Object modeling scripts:
----
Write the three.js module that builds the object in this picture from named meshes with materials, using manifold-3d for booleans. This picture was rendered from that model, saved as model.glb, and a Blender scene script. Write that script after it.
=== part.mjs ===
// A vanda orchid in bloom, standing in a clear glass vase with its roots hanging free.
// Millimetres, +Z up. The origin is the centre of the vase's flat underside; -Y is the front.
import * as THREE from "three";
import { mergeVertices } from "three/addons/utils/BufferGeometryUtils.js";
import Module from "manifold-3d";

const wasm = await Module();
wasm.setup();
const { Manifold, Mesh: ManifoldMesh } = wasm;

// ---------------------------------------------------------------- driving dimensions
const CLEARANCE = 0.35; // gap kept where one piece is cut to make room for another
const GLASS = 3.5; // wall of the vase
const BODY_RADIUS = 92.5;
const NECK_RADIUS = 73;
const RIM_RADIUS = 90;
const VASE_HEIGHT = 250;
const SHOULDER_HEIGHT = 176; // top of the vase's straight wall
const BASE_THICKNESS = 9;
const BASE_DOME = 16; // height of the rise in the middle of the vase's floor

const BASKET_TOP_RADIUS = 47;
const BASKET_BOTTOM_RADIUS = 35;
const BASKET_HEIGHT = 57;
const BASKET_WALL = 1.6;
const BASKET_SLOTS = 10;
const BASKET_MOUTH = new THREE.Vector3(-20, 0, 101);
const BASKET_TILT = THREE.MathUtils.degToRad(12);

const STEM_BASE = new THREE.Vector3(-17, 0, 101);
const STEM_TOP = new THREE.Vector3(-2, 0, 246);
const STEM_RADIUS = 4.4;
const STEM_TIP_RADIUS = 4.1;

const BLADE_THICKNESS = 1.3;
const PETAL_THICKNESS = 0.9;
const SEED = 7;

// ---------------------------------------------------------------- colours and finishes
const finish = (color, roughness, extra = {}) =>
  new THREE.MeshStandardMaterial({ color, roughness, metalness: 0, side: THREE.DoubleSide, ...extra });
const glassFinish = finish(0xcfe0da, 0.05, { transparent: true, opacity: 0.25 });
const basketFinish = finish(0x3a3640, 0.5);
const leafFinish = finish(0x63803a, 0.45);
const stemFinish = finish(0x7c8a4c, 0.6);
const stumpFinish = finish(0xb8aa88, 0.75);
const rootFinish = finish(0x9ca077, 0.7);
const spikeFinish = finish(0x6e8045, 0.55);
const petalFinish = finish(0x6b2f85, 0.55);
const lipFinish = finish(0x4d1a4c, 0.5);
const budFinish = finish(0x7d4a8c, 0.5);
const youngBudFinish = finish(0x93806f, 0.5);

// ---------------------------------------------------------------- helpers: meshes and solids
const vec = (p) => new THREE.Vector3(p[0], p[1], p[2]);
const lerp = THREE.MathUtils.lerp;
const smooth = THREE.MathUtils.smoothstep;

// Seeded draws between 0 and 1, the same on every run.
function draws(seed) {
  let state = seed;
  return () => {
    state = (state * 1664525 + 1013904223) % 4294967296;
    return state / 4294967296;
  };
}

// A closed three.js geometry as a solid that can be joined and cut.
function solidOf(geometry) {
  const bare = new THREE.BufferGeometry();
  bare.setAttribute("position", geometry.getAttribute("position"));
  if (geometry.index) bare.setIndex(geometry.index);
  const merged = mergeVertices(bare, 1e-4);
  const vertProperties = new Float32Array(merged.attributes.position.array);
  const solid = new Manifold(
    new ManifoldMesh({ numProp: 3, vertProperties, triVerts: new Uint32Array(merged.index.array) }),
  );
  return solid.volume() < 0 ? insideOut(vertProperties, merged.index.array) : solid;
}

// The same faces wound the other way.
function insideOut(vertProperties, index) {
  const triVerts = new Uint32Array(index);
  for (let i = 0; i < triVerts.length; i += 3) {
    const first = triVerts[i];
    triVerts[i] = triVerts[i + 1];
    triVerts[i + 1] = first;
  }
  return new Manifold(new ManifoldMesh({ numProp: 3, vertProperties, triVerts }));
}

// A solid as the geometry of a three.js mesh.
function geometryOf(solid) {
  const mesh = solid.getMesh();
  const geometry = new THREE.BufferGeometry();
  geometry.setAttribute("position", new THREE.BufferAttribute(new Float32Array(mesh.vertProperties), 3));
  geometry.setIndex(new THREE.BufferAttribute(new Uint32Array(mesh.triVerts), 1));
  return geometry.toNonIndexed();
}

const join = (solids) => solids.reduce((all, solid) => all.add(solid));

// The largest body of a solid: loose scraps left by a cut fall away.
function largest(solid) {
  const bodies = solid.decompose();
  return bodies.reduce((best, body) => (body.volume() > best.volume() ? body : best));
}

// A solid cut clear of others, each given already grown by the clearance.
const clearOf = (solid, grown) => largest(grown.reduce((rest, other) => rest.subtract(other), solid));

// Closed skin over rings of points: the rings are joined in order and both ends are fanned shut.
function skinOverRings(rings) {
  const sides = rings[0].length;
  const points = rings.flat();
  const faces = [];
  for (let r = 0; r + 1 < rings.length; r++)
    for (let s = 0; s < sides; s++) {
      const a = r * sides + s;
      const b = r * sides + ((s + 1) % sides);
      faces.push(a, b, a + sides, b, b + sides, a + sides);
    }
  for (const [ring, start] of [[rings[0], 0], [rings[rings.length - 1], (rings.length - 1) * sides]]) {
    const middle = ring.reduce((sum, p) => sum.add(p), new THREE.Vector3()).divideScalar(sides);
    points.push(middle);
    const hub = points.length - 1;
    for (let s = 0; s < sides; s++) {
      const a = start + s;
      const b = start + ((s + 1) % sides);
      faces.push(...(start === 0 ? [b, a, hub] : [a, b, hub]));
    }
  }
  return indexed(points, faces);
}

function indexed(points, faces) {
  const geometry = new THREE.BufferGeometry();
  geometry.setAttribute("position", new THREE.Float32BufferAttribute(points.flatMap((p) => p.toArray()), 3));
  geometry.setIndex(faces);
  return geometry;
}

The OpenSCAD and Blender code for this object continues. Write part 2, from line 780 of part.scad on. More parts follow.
----
Output all records verbatim.

Write the three.js module that builds the object in this picture from named meshes with materials, using manifold-3d for booleans. This picture was rendered from that model, saved as model.glb, and a Blender scene script. Write that script after it.
=== part.mjs ===
// A vanda orchid in bloom, standing in a clear glass vase with its roots hanging free.
// Millimetres, +Z up. The origin is the centre of the vase's flat underside; -Y is the front.
import * as THREE from "three";
import { mergeVertices } from "three/addons/utils/BufferGeometryUtils.js";
import Module from "manifold-3d";

const wasm = await Module();
wasm.setup();
const { Manifold, Mesh: ManifoldMesh } = wasm;

// ---------------------------------------------------------------- driving dimensions
const CLEARANCE = 0.35; // gap kept where one piece is cut to make room for another
const GLASS = 3.5; // wall of the vase
const BODY_RADIUS = 92.5;
const NECK_RADIUS = 73;
const RIM_RADIUS = 90;
const VASE_HEIGHT = 250;
const SHOULDER_HEIGHT = 176; // top of the vase's straight wall
const BASE_THICKNESS = 9;
const BASE_DOME = 16; // height of the rise in the middle of the vase's floor

const BASKET_TOP_RADIUS = 47;
const BASKET_BOTTOM_RADIUS = 35;
const BASKET_HEIGHT = 57;
const BASKET_WALL = 1.6;
const BASKET_SLOTS = 10;
const BASKET_MOUTH = new THREE.Vector3(-20, 0, 101);
const BASKET_TILT = THREE.MathUtils.degToRad(12);

const STEM_BASE = new THREE.Vector3(-17, 0, 101);
const STEM_TOP = new THREE.Vector3(-2, 0, 246);
const STEM_RADIUS = 4.4;
const STEM_TIP_RADIUS = 4.1;

const BLADE_THICKNESS = 1.3;
const PETAL_THICKNESS = 0.9;
const SEED = 7;

// ---------------------------------------------------------------- colours and finishes
const finish = (color, roughness, extra = {}) =>
  new THREE.MeshStandardMaterial({ color, roughness, metalness: 0, side: THREE.DoubleSide, ...extra });
const glassFinish = finish(0xcfe0da, 0.05, { transparent: true, opacity: 0.25 });
const basketFinish = finish(0x3a3640, 0.5);
const leafFinish = finish(0x63803a, 0.45);
const stemFinish = finish(0x7c8a4c, 0.6);
const stumpFinish = finish(0xb8aa88, 0.75);
const rootFinish = finish(0x9ca077, 0.7);
const spikeFinish = finish(0x6e8045, 0.55);
const petalFinish = finish(0x6b2f85, 0.55);
const lipFinish = finish(0x4d1a4c, 0.5);
const budFinish = finish(0x7d4a8c, 0.5);
const youngBudFinish = finish(0x93806f, 0.5);

// ---------------------------------------------------------------- helpers: meshes and solids
const vec = (p) => new THREE.Vector3(p[0], p[1], p[2]);
const lerp = THREE.MathUtils.lerp;
const smooth = THREE.MathUtils.smoothstep;

// Seeded draws between 0 and 1, the same on every run.
function draws(seed) {
  let state = seed;
  return () => {
    state = (state * 1664525 + 1013904223) % 4294967296;
    return state / 4294967296;
  };
}

// A closed three.js geometry as a solid that can be joined and cut.
function solidOf(geometry) {
  const bare = new THREE.BufferGeometry();
  bare.setAttribute("position", geometry.getAttribute("position"));
  if (geometry.index) bare.setIndex(geometry.index);
  const merged = mergeVertices(bare, 1e-4);
  const vertProperties = new Float32Array(merged.attributes.position.array);
  const solid = new Manifold(
    new ManifoldMesh({ numProp: 3, vertProperties, triVerts: new Uint32Array(merged.index.array) }),
  );
  return solid.volume() < 0 ? insideOut(vertProperties, merged.index.array) : solid;
}

// The same faces wound the other way.
function insideOut(vertProperties, index) {
  const triVerts = new Uint32Array(index);
  for (let i = 0; i < triVerts.length; i += 3) {
    const first = triVerts[i];
    triVerts[i] = triVerts[i + 1];
    triVerts[i + 1] = first;
  }
  return new Manifold(new ManifoldMesh({ numProp: 3, vertProperties, triVerts }));
}

// A solid as the geometry of a three.js mesh.
function geometryOf(solid) {
  const mesh = solid.getMesh();
  const geometry = new THREE.BufferGeometry();
  geometry.setAttribute("position", new THREE.BufferAttribute(new Float32Array(mesh.vertProperties), 3));
  geometry.setIndex(new THREE.BufferAttribute(new Uint32Array(mesh.triVerts), 1));
  return geometry.toNonIndexed();
}

const join = (solids) => solids.reduce((all, solid) => all.add(solid));

// The largest body of a solid: loose scraps left by a cut fall away.
function largest(solid) {
  const bodies = solid.decompose();
  return bodies.reduce((best, body) => (body.volume() > best.volume() ? body : best));
}

// A solid cut clear of others, each given already grown by the clearance.
const clearOf = (solid, grown) => largest(grown.reduce((rest, other) => rest.subtract(other), solid));

// Closed skin over rings of points: the rings are joined in order and both ends are fanned shut.
function skinOverRings(rings) {
  const sides = rings[0].length;
  const points = rings.flat();
  const faces = [];
  for (let r = 0; r + 1 < rings.length; r++)
    for (let s = 0; s < sides; s++) {
      const a = r * sides + s;
      const b = r * sides + ((s + 1) % sides);
      faces.push(a, b, a + sides, b, b + sides, a + sides);
    }
  for (const [ring, start] of [[rings[0], 0], [rings[rings.length - 1], (rings.length - 1) * sides]]) {
    const middle = ring.reduce((sum, p) => sum.add(p), new THREE.Vector3()).divideScalar(sides);
    points.push(middle);
    const hub = points.length - 1;
    for (let s = 0; s < sides; s++) {
      const a = start + s;
      const b = start + ((s + 1) % sides);
      faces.push(...(start === 0 ? [b, a, hub] : [a, b, hub]));
    }
  }
  return indexed(points, faces);
}

function indexed(points, faces) {
  const geometry = new THREE.BufferGeometry();
  geometry.setAttribute("position", new THREE.Float32BufferAttribute(points.flatMap((p) => p.toArray()), 3));
  geometry.setIndex(faces);
  return geometry;
}

The OpenSCAD and Blender code for this object continues. Write part 2, from line 780 of part.scad on. More parts follow.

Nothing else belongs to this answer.